Pinocchioizing the Medicare debate
Even if we can’t find a way to eliminate ‘Mediscare’ political tactics altogether, shouldn’t we be able to at least limit retiree-scaring strategies to election years?
This weekend, Glenn Kessler, the Washington Post’s fact checker, pointed out that even odd-numbered years are open season for frightening seniors with outrageously misleading hyperbole. Kessler spotlighted a television ad sponsored by two political action committees, Patriot Majority USA and Senate Majority PAC, aimed at Congressman Tom Cotton (R-AR). The video accuses Cotton of supporting a plan that would “essentially end Medicare” and cost some seniors more than $6000 a year.
This ad is, of course, absolute nonsense that has been repeated — and discredited — many times before. Kessler, in fact, gave it his highest (or is it lowest) rating of “four pinocchios,” meaning it is highly deceptive messaging.
The two PAC groups are tying Cotton to an early iteration, since revised, of Congressman Paul Ryan’s (R-WI) Medicare reform plan. That plan, of course, wouldn’t end Medicare, but rather open the program up to participation by private health plans. And since the early Ryan version that the ad is referencing, the proposal has been revised to give seniors the option of remaining in conventional fee-for-service Medicare instead of opting for the private choice-and-competition plan.

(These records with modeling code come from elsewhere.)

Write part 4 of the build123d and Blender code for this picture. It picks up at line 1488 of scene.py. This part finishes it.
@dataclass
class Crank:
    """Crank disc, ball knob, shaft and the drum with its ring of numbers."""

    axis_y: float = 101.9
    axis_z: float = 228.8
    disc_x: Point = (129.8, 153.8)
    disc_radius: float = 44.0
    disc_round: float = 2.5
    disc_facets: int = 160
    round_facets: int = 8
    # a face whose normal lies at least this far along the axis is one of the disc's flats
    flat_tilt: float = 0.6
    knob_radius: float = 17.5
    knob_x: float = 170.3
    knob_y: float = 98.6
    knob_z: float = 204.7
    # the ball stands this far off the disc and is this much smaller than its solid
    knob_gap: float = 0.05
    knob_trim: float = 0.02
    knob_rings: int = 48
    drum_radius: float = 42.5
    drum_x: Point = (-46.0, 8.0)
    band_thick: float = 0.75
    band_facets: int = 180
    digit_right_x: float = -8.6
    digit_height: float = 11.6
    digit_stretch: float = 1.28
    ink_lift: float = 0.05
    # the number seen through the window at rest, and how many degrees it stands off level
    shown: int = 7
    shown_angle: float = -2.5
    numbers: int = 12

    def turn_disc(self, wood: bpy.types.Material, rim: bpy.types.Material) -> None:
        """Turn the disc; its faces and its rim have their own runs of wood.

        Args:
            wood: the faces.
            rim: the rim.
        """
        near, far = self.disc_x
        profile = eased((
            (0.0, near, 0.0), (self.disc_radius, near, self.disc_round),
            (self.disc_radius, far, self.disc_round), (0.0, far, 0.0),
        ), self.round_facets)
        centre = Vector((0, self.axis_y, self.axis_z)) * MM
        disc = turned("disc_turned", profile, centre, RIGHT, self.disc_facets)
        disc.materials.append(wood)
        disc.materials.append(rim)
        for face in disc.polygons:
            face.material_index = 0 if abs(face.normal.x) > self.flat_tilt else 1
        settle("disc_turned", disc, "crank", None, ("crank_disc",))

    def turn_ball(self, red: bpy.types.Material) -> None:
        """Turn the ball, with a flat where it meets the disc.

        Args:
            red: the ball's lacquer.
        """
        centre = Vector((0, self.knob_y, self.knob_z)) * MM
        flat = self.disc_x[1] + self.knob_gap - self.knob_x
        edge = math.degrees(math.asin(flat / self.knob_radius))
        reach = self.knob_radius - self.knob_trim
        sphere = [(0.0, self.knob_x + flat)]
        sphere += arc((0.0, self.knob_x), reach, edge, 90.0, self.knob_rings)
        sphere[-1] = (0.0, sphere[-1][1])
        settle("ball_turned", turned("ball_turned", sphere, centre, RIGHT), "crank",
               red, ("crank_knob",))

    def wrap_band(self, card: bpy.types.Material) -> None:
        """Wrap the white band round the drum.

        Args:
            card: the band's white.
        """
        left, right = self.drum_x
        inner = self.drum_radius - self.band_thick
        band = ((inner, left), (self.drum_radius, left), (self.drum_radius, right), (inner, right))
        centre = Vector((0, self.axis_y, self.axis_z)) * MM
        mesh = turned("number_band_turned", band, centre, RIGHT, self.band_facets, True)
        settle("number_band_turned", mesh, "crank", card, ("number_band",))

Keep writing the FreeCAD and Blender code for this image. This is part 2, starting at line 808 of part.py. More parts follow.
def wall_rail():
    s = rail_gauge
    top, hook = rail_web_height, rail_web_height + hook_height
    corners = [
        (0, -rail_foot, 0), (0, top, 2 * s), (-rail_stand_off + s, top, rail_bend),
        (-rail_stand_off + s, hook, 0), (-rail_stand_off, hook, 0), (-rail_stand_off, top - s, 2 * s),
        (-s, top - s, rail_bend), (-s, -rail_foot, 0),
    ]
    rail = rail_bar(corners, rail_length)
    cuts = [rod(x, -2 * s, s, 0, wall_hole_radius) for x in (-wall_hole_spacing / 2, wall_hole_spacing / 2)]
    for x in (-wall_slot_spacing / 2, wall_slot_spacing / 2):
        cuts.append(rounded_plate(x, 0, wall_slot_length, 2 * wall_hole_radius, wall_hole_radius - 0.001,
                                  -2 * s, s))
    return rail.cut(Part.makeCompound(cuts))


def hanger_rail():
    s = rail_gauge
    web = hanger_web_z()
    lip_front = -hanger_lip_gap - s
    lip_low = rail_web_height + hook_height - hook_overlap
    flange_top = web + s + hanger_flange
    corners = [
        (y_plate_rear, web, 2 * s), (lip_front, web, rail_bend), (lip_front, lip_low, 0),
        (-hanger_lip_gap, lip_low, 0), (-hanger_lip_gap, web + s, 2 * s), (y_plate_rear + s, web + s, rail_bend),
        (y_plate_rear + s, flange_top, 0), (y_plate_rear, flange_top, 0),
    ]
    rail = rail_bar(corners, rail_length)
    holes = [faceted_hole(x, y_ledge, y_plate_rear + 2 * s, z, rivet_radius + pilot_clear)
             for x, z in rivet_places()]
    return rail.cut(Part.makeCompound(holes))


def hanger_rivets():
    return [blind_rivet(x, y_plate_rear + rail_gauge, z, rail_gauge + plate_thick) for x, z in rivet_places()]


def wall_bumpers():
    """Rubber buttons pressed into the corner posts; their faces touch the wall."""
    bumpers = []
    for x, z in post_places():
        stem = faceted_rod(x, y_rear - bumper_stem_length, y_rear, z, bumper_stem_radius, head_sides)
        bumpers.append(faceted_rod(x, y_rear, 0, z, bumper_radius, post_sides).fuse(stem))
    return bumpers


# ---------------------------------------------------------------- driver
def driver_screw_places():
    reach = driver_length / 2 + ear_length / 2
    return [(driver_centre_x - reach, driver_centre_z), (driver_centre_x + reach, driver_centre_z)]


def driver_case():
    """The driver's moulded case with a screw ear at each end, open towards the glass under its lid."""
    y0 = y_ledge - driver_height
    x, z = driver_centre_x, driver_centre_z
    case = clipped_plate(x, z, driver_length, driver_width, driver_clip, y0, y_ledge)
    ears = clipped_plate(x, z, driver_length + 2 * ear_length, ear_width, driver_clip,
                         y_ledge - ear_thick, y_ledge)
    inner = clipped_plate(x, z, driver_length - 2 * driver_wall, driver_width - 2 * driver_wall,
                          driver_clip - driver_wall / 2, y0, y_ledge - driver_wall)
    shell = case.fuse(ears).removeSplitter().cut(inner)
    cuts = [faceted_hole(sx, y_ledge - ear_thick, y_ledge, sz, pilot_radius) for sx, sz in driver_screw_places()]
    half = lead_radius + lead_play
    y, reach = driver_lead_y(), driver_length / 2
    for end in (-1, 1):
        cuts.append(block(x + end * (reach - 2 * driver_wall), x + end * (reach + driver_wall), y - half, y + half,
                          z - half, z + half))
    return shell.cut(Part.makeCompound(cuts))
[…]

Patriot Majority PAC and Senate Majority PAC know all of this, of course, but having a legitimate and necessary debate over Medicare’s future takes a back seat to using the program as a cudgel to pound down a political opponent’s approval numbers.
I don’t know if Congressman Cotton will be hurt by this ad but, regardless, he isn’t among the biggest losers here. Those would be the Arkansas voters who are being led to believe something that simply isn’t true, and current and future Medicare beneficiaries who need and deserve a genuine discussion over how to improve and sustain the program.
Mediscare tactics are deplorable enough in election years, but can’t we at least have one year out of every two in which we can have an honest conversation about the issue?